The way Uber determines a fare for a rider is:
– A small base rate
– Rates estimate on time and distance
– Current demand for riders in the area
Drivers are paid as below, but often think they are entitled to all the money share. Confusion sets in when they see the rider payment much higher. Example below shows the driver’s trip earnings on the left. On the right you will see the amount paid by the rider is slightly higher.
Each ride also incurs a booking fee, and service fees. But what does the service fee and booking fee go toward?
• Background Checks
• Airport Taxes
• Business Taxes
• 12,000 Uber Employees
• Driver Referrals
• Consecutive Trip Pay
• Weekly Quests
• Business Operation Costs
• Driver insurance
So What Are the Real Figures? How Much do drivers make?
The variables are so different it’s hard to tell. Some drivers, for example, have vehicles that are paid off. Others are leasing.

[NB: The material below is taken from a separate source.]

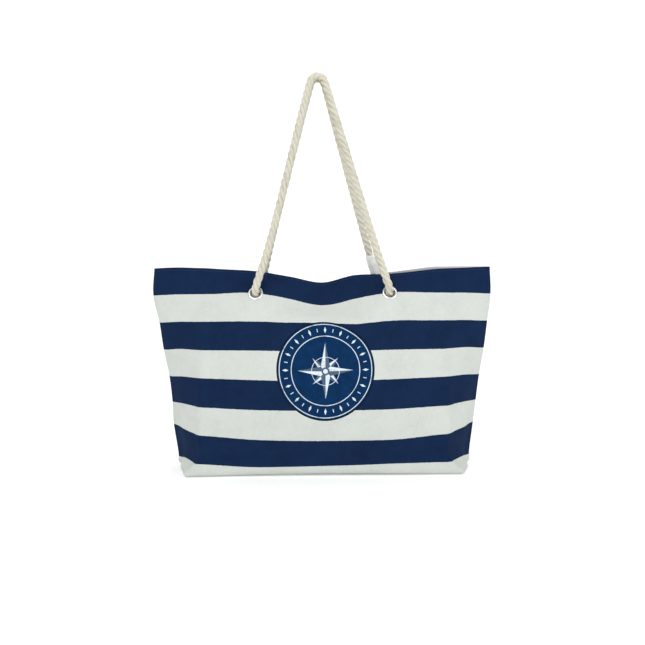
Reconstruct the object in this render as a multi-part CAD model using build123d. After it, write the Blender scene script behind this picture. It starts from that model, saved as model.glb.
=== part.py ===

Some are making payments. Leasing cancels out the need to have insurance and maintenance, but at a higher cost. Some drivers are mechanics, some sell insurance. Each situation is unique.
We conducted a poll of a number of drivers in the Washington, DC area and found this:
A lot of the deductions are not payable to the IRS because they can be deducted as expenses so the reality is income is more “gross,” than “net.” Most we talked to owed no taxes at all last year. Not quite minimum wage in the DC Area. But one can definitely see a major drop in income if they were to rent a vehicle at $250.00 a week.
Can You Make the Uber Rideshare Game Work for You, Driver?
In conclusion, it’s what you make of it. Gone are the days of the past, but one can still make a good chunk of money. If you jump on the carpet ride, just don’t have any real expectation of becoming the next millionaire though. It’s definitely not something to recommend for full-time work, unless you’re committed to the hours the work requires. Also consider you’re losing a lot more money renting a vehicle. But it’s still a fun, fantastic adventure either way.
As the Genie says, “Thank you for choosing the Magic Carpet for all your travel needs. Don’t stand until the rug has come to a complete stop. Thank You. Goodbye now.”